There’s a term for the last drink among the folks in the brewing industry that started in my hometown of Philadelphia. They call the one you probably didn’t need but had anyway, the TUD: the Totally Unnecessary Drink. I’ve heard people using the term as far away as Denver and Seattle, so it may be spreading.
If you’re drinking wine (or some Belgian beers), the last drink may have another name, an older name. I mean much older, as in Biblical. Here’s Isaiah (51:17), talking about draining the cup of God’s anger: “Awake, awake, stand up, O Jerusalem, which hast drunk at the hand of the Lord the cup of his fury; thou hast drunken the dregs of the cup of trembling, and wrung them out.”
The dregs are the bits of sediment that settle to the bottom of the bottle, or of the glass, so if you’re drinking them, you’re getting the very last drink. They are also called the lees (though technically the lees are specifically yeast particles), and I have a quote for that, too, not quite as old, from Tennyson’s poem, Ulysses: “I cannot rest from travel: I will drink life to the lees,” which is to say, to the very last drop.
Similarly, there’s a persistent bit of urban legend that the last sip of a beer (or any shared drink) is almost all “backwash.” That’s right: spit, saliva, washed back into the glass from the drinkers’ mouths. Or “drinker’s mouth,” since if everyone’s doing it, so are you. Yuck, right?
Relax, I did say “urban legend.” If you really think about it, there’s just not that much saliva in our mouths at any given time that even the sloppiest drinker could get that much into a glass. That last sip of beer may taste different, flat, insipid, but that’s because it’s probably much lower in carbonation than when it was first poured, and warmer. If you have that problem a lot, maybe think about using a smaller glass.
That neatly brings me to the last drink that was the inspiration for this story: the last sip of a cocktail. There’s a folk myth, a party tale, a bit of bar lore that the last sip of a drink is the strongest one. I’ve experienced that with a cup of sweet tea, in which the last drink was heavily sugared, but always figured that the last sip of a mixed drink was the weakest, what with the dilution of ice melt.
But part of the fun of this job is the latitude to ask serious scientists silly questions. So I got in touch with Dr. Gary Spedding, the head of Brewing and Distilling Analytical Services, LLC in Lexington, Kentucky. He tests the alcohol level of drinks all day long. I asked him if the last drop of a drink could be stronger.

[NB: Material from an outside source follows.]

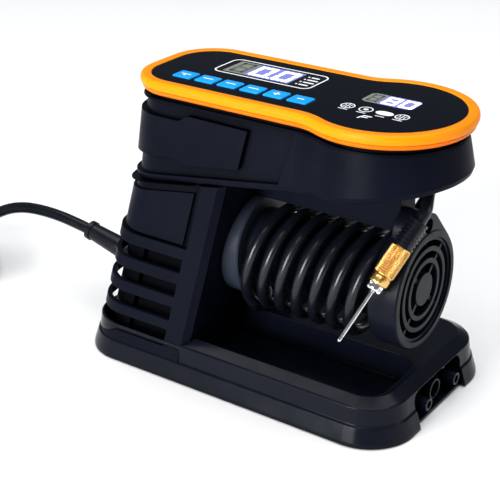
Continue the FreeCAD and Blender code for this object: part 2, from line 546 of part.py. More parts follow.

“There has been a lot of research about the strength of alcohol and the forcing into solution of congeners as clusters—depending on that alcohol concentration,” he began, and I knew I was in trouble. But I soon realized that Spedding wasn’t talking about the alcohol level being stronger. He was talking about the flavors and aromas being stronger—or changing—at the end.

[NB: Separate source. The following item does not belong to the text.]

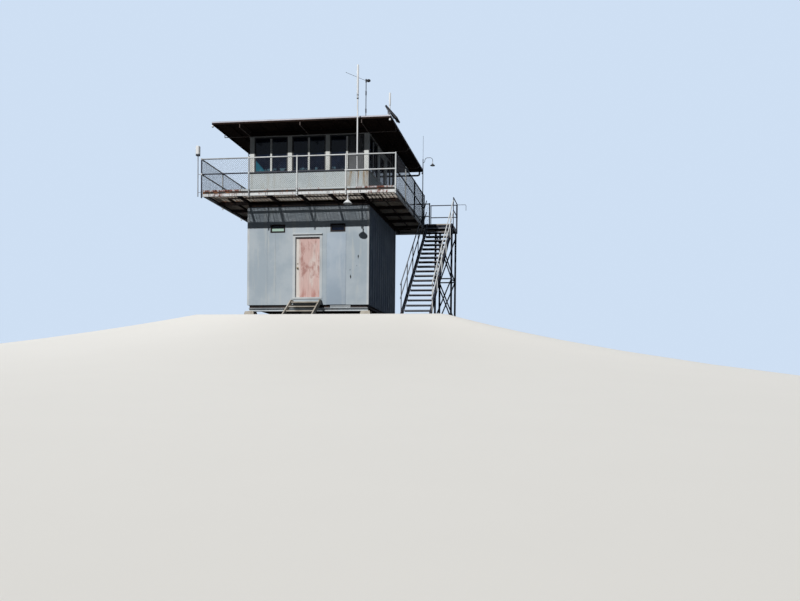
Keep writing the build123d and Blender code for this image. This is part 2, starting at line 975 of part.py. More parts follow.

“I often get diacetyl (a fermentation by-product that smells buttery) in some samples, only with the last drop,” he said, “so there is something to this. Think about when you open up a spirit by adding a few drops of water—a reduction in alcohol strength allows more volatiles (of some kinds) to leave solution sequestration and volatilize. Others may get pushed into clusters and not be as available for detection, of course.”

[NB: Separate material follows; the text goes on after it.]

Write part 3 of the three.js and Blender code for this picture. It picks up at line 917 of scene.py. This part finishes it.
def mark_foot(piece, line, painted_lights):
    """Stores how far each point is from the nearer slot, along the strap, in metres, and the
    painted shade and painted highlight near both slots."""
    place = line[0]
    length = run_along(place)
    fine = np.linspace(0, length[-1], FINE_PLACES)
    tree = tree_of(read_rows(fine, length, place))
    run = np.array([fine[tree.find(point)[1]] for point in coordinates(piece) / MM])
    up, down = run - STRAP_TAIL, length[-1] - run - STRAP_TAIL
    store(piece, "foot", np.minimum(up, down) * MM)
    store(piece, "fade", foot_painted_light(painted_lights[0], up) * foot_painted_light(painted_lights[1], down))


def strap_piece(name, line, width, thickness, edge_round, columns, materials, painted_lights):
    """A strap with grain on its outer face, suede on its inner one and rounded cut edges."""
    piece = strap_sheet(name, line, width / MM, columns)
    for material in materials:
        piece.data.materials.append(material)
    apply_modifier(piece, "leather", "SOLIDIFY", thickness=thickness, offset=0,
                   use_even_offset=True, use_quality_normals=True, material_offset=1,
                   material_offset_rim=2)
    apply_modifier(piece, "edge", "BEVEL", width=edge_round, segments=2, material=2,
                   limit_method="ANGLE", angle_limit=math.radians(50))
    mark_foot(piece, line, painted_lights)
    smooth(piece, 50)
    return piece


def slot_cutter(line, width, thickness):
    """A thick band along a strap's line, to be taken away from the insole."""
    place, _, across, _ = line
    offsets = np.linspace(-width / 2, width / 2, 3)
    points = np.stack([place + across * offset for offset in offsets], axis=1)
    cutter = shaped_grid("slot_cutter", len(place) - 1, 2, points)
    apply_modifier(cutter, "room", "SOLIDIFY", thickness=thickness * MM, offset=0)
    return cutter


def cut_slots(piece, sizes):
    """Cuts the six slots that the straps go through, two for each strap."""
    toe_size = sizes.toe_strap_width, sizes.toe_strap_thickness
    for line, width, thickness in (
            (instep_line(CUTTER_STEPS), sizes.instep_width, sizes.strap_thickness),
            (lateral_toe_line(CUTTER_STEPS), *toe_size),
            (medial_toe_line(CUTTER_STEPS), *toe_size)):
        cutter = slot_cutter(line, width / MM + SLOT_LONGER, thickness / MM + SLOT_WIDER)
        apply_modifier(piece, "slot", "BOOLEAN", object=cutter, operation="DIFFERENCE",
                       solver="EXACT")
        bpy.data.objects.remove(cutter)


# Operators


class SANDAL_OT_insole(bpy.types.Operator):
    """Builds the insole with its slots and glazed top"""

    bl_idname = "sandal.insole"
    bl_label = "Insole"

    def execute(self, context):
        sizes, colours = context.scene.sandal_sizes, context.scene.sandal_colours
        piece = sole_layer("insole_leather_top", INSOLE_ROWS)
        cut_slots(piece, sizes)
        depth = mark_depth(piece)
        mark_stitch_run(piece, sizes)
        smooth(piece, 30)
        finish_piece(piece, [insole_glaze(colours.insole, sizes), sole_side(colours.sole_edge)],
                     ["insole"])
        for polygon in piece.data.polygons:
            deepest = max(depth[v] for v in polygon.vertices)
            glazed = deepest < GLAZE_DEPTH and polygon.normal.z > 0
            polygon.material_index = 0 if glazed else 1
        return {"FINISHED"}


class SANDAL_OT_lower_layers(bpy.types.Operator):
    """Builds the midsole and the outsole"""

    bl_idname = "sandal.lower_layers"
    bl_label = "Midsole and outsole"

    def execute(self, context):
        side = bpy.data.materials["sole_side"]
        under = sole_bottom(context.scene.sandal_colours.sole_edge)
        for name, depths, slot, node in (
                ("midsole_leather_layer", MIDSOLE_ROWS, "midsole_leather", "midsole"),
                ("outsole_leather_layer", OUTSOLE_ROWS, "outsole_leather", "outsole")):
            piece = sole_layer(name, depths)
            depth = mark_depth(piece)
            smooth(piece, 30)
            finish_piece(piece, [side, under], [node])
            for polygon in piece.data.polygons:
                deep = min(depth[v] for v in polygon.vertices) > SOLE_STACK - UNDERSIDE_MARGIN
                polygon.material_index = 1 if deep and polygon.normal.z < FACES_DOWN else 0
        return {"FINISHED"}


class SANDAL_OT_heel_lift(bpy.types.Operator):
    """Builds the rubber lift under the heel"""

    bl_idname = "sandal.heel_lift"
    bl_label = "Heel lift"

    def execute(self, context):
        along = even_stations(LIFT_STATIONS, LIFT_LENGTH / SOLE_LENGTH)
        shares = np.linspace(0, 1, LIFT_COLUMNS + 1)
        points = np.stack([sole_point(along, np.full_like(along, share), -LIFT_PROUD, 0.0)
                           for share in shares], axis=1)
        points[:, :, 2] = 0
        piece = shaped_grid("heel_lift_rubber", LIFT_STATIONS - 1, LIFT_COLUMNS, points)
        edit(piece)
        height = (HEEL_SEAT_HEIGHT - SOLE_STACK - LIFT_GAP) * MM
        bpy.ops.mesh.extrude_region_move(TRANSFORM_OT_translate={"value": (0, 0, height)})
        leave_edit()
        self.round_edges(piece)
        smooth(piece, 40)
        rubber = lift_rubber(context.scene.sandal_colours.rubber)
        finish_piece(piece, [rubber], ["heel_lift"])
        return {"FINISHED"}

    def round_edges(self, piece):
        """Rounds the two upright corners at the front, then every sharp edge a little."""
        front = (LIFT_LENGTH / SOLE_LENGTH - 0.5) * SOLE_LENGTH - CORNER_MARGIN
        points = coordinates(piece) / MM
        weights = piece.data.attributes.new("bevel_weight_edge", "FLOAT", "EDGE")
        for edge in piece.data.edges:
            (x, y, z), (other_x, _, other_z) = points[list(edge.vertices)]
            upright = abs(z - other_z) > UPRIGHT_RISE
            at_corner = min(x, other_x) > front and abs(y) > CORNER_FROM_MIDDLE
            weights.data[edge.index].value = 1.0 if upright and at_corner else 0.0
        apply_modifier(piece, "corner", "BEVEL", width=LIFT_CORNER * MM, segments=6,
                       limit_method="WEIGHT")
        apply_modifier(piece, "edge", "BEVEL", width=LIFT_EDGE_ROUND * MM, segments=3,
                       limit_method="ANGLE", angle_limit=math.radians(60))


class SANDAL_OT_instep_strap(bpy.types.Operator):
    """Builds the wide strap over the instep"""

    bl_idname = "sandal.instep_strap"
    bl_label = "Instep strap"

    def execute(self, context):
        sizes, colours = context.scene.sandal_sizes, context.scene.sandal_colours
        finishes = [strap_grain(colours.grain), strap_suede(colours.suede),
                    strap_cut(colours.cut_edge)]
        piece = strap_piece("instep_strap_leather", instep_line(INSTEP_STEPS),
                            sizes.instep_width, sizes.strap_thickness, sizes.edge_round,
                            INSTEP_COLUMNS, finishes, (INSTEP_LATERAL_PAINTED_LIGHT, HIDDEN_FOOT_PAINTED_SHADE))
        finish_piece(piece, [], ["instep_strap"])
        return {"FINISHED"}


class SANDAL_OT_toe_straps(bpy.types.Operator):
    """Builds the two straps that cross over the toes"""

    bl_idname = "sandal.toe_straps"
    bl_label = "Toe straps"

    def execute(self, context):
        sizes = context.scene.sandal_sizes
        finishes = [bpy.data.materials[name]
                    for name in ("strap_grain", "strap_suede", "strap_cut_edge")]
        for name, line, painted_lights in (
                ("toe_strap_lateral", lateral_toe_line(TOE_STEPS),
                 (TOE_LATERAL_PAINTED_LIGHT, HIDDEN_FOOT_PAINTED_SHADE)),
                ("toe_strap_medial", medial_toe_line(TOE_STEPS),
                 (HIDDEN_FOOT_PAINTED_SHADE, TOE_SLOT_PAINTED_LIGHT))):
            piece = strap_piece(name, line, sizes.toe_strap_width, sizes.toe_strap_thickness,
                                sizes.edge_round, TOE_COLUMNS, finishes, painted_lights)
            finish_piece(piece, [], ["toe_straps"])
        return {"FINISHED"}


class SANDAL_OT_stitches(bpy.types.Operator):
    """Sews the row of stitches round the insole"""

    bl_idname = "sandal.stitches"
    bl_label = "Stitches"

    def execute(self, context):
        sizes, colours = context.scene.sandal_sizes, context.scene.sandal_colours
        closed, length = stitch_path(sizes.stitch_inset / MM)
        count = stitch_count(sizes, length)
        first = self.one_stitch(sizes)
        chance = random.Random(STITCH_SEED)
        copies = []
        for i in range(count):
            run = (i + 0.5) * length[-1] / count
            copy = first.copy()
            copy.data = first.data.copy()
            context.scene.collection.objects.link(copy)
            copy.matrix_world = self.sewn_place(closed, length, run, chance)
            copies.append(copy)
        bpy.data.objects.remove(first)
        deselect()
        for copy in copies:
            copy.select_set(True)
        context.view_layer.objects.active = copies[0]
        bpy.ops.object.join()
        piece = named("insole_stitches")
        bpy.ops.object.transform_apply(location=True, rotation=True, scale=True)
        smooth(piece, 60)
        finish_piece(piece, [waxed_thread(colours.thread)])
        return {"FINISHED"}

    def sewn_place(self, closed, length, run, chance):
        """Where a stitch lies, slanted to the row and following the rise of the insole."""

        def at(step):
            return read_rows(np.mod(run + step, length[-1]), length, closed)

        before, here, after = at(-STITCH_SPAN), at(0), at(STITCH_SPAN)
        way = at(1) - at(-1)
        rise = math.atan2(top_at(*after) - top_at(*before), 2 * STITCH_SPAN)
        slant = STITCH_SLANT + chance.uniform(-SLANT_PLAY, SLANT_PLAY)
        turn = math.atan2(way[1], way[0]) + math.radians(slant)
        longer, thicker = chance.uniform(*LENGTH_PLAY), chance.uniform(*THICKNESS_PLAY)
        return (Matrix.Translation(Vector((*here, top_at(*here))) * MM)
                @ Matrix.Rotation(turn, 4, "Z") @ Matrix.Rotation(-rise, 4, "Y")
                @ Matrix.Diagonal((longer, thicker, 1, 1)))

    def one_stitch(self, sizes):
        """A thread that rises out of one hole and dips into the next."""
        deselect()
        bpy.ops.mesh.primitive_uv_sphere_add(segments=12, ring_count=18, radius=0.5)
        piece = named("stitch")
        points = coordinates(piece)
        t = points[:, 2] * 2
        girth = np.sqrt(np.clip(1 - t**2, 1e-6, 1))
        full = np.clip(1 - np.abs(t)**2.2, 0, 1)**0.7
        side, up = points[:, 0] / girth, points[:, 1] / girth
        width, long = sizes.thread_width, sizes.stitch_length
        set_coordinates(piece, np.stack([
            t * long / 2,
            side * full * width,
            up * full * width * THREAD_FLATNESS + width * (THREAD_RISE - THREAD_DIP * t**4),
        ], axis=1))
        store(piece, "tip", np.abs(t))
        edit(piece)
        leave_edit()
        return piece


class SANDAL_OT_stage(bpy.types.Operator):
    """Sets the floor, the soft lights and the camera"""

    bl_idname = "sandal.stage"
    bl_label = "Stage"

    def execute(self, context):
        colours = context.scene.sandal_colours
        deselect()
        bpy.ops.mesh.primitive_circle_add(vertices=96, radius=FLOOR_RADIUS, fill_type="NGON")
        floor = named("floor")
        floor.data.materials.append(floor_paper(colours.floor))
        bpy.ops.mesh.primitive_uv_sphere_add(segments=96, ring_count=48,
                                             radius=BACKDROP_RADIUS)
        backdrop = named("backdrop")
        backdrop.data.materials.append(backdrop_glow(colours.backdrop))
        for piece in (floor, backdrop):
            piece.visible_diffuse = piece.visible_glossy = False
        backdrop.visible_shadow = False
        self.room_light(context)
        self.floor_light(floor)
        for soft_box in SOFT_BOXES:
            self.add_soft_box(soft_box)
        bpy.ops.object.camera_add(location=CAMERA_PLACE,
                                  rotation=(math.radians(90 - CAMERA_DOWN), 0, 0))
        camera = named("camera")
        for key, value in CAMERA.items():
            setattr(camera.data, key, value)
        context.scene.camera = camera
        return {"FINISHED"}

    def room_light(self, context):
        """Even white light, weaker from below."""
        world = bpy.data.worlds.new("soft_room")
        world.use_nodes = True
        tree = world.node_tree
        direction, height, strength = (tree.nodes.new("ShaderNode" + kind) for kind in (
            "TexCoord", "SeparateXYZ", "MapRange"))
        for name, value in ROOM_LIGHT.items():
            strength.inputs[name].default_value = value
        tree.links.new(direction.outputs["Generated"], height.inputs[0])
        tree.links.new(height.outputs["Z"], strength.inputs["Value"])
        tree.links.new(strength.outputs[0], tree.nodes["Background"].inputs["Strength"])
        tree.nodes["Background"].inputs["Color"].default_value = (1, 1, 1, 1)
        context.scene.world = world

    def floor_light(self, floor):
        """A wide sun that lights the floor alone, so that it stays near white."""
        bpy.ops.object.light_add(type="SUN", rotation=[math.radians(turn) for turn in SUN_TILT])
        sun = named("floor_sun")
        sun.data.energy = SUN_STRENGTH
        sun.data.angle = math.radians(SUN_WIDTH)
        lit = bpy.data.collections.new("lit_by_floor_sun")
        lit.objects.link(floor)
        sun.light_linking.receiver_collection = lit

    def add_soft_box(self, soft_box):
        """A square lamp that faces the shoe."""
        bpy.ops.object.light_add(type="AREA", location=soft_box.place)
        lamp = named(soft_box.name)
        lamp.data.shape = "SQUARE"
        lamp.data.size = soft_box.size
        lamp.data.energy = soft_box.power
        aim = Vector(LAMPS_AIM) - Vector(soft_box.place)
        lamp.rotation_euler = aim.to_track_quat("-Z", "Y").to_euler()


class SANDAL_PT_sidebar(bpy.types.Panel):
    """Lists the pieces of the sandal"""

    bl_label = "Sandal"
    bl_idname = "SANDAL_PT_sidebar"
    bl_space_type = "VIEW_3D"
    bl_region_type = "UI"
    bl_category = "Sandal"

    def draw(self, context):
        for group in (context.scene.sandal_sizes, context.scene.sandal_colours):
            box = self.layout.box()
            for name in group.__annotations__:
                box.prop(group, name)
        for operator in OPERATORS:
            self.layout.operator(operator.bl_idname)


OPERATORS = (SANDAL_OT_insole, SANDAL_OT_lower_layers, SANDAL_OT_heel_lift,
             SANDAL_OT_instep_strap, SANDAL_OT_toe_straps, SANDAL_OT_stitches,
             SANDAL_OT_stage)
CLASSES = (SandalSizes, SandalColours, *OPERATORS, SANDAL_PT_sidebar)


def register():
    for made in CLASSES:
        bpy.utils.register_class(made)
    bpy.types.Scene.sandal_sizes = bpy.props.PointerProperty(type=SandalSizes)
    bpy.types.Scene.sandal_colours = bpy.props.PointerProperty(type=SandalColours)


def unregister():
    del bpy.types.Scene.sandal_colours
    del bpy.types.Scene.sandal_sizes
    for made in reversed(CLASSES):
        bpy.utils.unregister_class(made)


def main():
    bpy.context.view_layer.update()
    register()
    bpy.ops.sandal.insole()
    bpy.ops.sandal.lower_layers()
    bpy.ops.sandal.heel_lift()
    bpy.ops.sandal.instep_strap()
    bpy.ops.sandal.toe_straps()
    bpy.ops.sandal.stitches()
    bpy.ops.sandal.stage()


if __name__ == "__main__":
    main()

“This could be what is going on in the last drop,” he mused. “The alcohol will be evaporating fast as that last drop warms up leaving water and heavier, less volatile molecules behind. So when one molecule has gone—the ethanol—they can come out into view, so to speak. While this all seems a bit speculative, I think it’s sound in principle. It certainly seems to work in practice.”
Who am I to argue with the good doctor? So, excuse me, I have some last drops to finish in my whiskey glass.